Diffusion optical spectroscopy of cancerous and normal prostate tissues in time-resolved and frequency domain

Abstract

It is well-known that light transport can be well described using Maxwell’s electromagnetic theory. In biological tissue, the scattering particles cause the interaction of scattered waves from neighboring particles. Since such interaction cannot be ignored, multiple scattering occurs. The theoretical solution of multiple scattering is complicated. A suitable description is that the wavelike behavior of light is ignored and the transport of an individual photon is considered to be absorbed or scattered. This is known as the Radiative Transfer Equation (RTE) theory. Analytical solutions to the RTE that explicitly describes photon migration can be obtained by introducing some proper approximations.

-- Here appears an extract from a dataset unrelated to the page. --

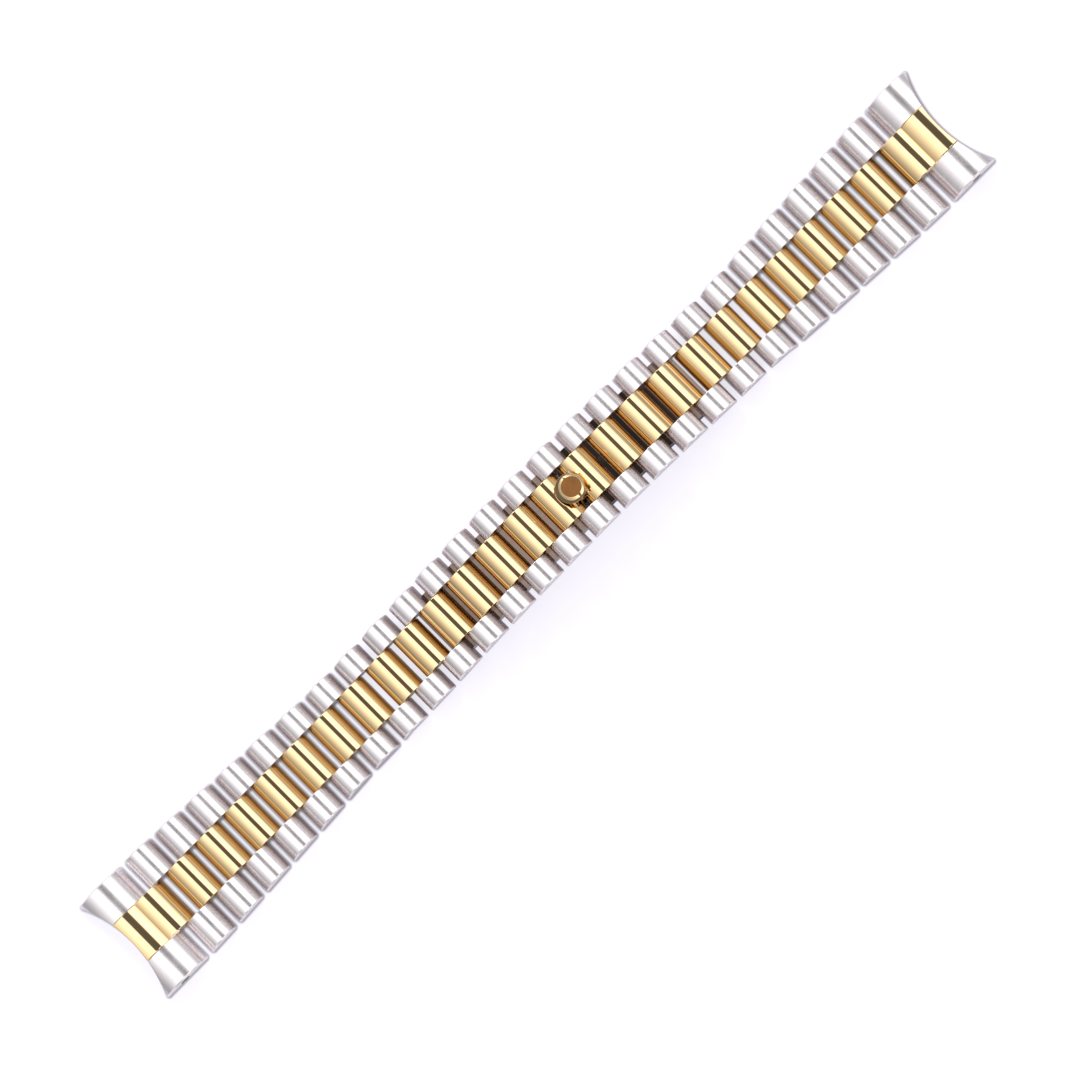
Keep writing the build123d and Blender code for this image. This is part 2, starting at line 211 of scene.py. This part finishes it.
def painted_gap_shade_group():
    """Colour darkened by painted shade low in the gaps between links."""
    inputs = {"Color": ("Color", (0.8, 0.8, 0.8, 1)), "Shade": ("Float", 0.0), "Amount": ("Float", 0.5)}
    group, given, out = new_group("painted_gap_shade", inputs, {"Color": "Color"})
    share = math_node(group, "MULTIPLY", given.outputs["Shade"], given.outputs["Amount"])
    mix = group.nodes.new("ShaderNodeMix")
    mix.data_type = "RGBA"
    mix.blend_type = "MULTIPLY"
    mix.inputs["B"].default_value = painted_shade_color
    group.links.new(share, mix.inputs["Factor"])
    group.links.new(given.outputs["Color"], mix.inputs["A"])
    group.links.new(mix.outputs["Result"], out.inputs["Color"])
    return group


def painted_shade_on_flanks(tree):
    """Share of painted shade that the link's mesh gives."""
    painted_shade = tree.nodes.new("ShaderNodeAttribute")
    painted_shade.attribute_name = "painted_shade"
    return painted_shade.outputs["Fac"]


def painted_shade_on_top(tree):
    """Share of painted shade on a clasp plate: all of its upper side, which the links cover."""
    split = tree.nodes.new("ShaderNodeSeparateXYZ")
    tree.links.new(tree.nodes.new("ShaderNodeTexCoord").outputs["Normal"], split.inputs[0])
    painted_shade = tree.nodes.new("ShaderNodeMapRange")
    painted_shade.inputs["From Min"].default_value = 0.5
    painted_shade.inputs["From Max"].default_value = 0.8
    tree.links.new(split.outputs["Z"], painted_shade.inputs["Value"])
    return painted_shade.outputs["Result"]


drawn_grain = drawn_grain_group()
handling_marks = handling_marks_group()
rubbed_edge = rubbed_edge_group()
painted_gap_shade = painted_gap_shade_group()


# Materials


def placed_group(tree, group, vector, values):
    """Group in a material, with its vector linked and its values set."""
    node = tree.nodes.new("ShaderNodeGroup")
    node.node_tree = group
    tree.links.new(vector, node.inputs["Vector"])
    for name, value in values.items():
        node.inputs[name].default_value = value
    return node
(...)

One of the most popular models used in the field of tissue optics is the Diffusion Approximation (DA). In this study, we report on the results of our initial study of optical properties of ex vivo normal and cancerous prostate tissues and how tissue parameters affect the near infrared light transporting in the two types of tissues. The time-resolved transport of light is simulated as an impulse isotropic point source of energy within a homogeneous unbounded medium with different absorption and scattering properties of cancerous and normal prostate tissues. Light source is also modulated sinusoidally to yield a varied fluence rate in frequency domain at a distant observation point within the cancerous and normal prostate tissues. Due to difference of the absorption and scattering coefficients between cancerous and normal tissues, the expansion of light pulse, intensity, phase are found to be different.